The list goes on and on, quite literally covering 144 episodes worth of heavy, emotional, realistic topics most people wouldn’t associate with a TV series about vampires.

But wait…

As I wrap up this post (though I could keep writing for days), you might be wondering how Buffy the Vampire Slayer influenced my own podcast, Dead Oaks. Well, to that I ask, have you ever listened to Dead Oaks?

From the beginning, the tagline of Dead Oaks has been: “There exists a town where all your worst nightmares are bound to come true.” And while those nightmares may not be as heavy-hitting or meaningful as the ones presented in Buffy, they are inspired by Buffy.

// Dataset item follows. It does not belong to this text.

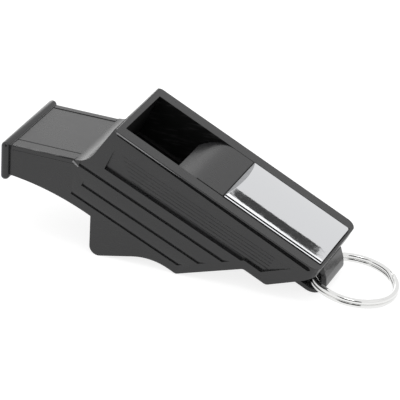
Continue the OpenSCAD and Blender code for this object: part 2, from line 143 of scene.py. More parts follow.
@dataclass(frozen=True)
class MouldedAbs:
    """Black ABS, injection moulded in a fine satin tool.

    The eye gets a deep black that shines at a low angle, and a grain too fine to see
    as dots. Handling has rubbed it a little smoother in soft patches.
    """

    name: str = "moulded_abs"
    colour: str = "#222223"
    rubbed_colour: str = "#29292A"
    ior: float = 1.53
    roughness: float = 0.27
    roughness_swing: float = 0.05
    scuff_roughness: float = 0.06
    grain: float = 0.32
    grain_depth: float = 0.0009
    patch: float = 7.0
    patch_levels: tuple[float, float] = (0.3, 0.7)
    scuff_length: float = 3.0
    scuff_stretch: float = 9.0
    scuff_tilt: float = 25.0
    scuff_levels: tuple[float, float] = (0.56, 0.74)

    def build(self) -> bpy.types.Material:
        """Make the material.

        Returns:
            The plastic with its grain, patches and faint handling marks.
        """
        material = new_material(self.name)
        tree = material.node_tree
        place = add_node(tree, "ShaderNodeTexCoord").outputs["Object"]
        patches = add_node(
            tree,
            "ShaderNodeTexNoise",
            {"Vector": place, "Scale": 1 / (self.patch * MM), "Detail": 3.0},
        )
        drawn = add_node(
            tree,
            "ShaderNodeMapping",
            {
                "Vector": place,
                "Scale": (1.0, self.scuff_stretch, self.scuff_stretch),
                "Rotation": (0.0, math.radians(self.scuff_tilt), 0.0),
            },
        )
        marks = add_node(
            tree,
            "ShaderNodeTexNoise",
            {"Vector": drawn.outputs[0], "Scale": 1 / (self.scuff_length * MM), "Detail": 5.0},
        )
        scuffs = add_node(
            tree,
            "ShaderNodeMapRange",
            {
                "Value": marks.outputs["Fac"],
                "From Min": self.scuff_levels[0],
                "From Max": self.scuff_levels[1],
            },
        )
        rough = add_node(
            tree,
            "ShaderNodeMapRange",
            {
                "Value": patches.outputs["Fac"],
                "From Min": self.patch_levels[0],
                "From Max": self.patch_levels[1],
                "To Min": self.roughness - self.roughness_swing,
                "To Max": self.roughness + self.roughness_swing,
            },
        )
        worn = add_node(
            tree,
            "ShaderNodeMath",
            {0: scuffs.outputs[0], 1: self.scuff_roughness, 2: rough.outputs[0]},
            operation="MULTIPLY_ADD",
        )
        # Sockets 6 and 7 of a colour mix are its two colours
        tint = add_node(
            tree,
            "ShaderNodeMix",
            {0: scuffs.outputs[0], 6: srgb(self.colour), 7: srgb(self.rubbed_colour)},
            data_type="RGBA",
        )
        grain = add_node(
            tree,
            "ShaderNodeTexNoise",
            {"Vector": place, "Scale": 1 / (self.grain * MM), "Detail": 2.0},
        )
        bump = add_node(
            tree,
            "ShaderNodeBump",
            {"Height": grain.outputs["Fac"], "Strength": 1.0, "Distance": self.grain_depth * MM},
        )
        shader = add_node(
            tree,
            "ShaderNodeBsdfPrincipled",
            {
                "Base Color": tint.outputs[2],
                "Roughness": worn.outputs[0],
                "IOR": self.ior,
                "Normal": bump.outputs[0],
            },
        )
        add_node(tree, "ShaderNodeOutputMaterial", {"Surface": shader.outputs[0]})
        return material


@dataclass(frozen=True)
class BareMetal:
    """Bright metal: polished steel foil, its sheared edge, or nickel plated wire.

    The eye gets a mirror whose reflections wander, because thin foil is never quite
    flat, with hair scratches that soften it.
    """

    name: str
    colour: str
    roughness: float = 0.06
    scratched: float = 0.12
    wave: float = 2.4
    wave_depth: float = 0.004
    hair: float = 5.0
    hair_stretch: float = 14.0
    hair_depth: float = 0.0004
    hair_levels: tuple[float, float] = (0.45, 0.75)

    def build(self) -> bpy.types.Material:
        """Make the material.

        Returns:
            The metal with its waves and hair scratches.
        """
        material = new_material(self.name)
        tree = material.node_tree
        place = add_node(tree, "ShaderNodeTexCoord").outputs["Object"]
        waves = add_node(
            tree,
            "ShaderNodeTexNoise",
            {"Vector": place, "Scale": 1 / (self.wave * MM), "Detail": 2.0},
        )
        drawn = add_node(
            tree,
            "ShaderNodeMapping",
            {"Vector": place, "Scale": (1.0, self.hair_stretch, self.hair_stretch)},
        )
        hairs = add_node(
            tree,
            "ShaderNodeTexNoise",
            {"Vector": drawn.outputs[0], "Scale": 1 / (self.hair * MM), "Detail": 6.0},
        )
        rough = add_node(
            tree,
            "ShaderNodeMapRange",
            {
                "Value": hairs.outputs["Fac"],
                "From Min": self.hair_levels[0],
                "From Max": self.hair_levels[1],
                "To Min": self.roughness,
                "To Max": self.roughness + self.scratched,
            },
        )
        soft = add_node(
            tree,
            "ShaderNodeBump",
            {"Height": waves.outputs["Fac"], "Strength": 1.0, "Distance": self.wave_depth * MM},
        )
        bump = add_node(
            tree,
            "ShaderNodeBump",
            {
                "Height": hairs.outputs["Fac"],
                "Strength": 1.0,
                "Distance": self.hair_depth * MM,
                "Normal": soft.outputs[0],
            },
        )
        shader = add_node(
            tree,
            "ShaderNodeBsdfPrincipled",
            {
                "Base Color": srgb(self.colour),
                "Metallic": 1.0,
                "Roughness": rough.outputs[0],
                "Normal": bump.outputs[0],
            },
        )
        add_node(tree, "ShaderNodeOutputMaterial", {"Surface": shader.outputs[0]})
        return material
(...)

One of the things I didn’t really mention about Buffy the Vampire Slayer is that all these bad, terrible, monstrous things happen in the nice, little town of Sunnydale, because Sunnydale was (purposefully) built on top of the mouth to hell. So, boiling it down to its lowest common denominator, Buffy is about an evil town… not unlike Dead Oaks. In short, Dead Oaks is my own tribute to Sunnydale and Buffy the Vampire Slayer in general. And while they differ in almost as many ways as they are the same, and even though Dead Oaks was also influenced by many, many other pieces of pop culture, the fact of the matter is, this podcast wouldn’t exist without Buffy.


And for that, all I can really say to the creators, actors, and writers of the show, is… thank you.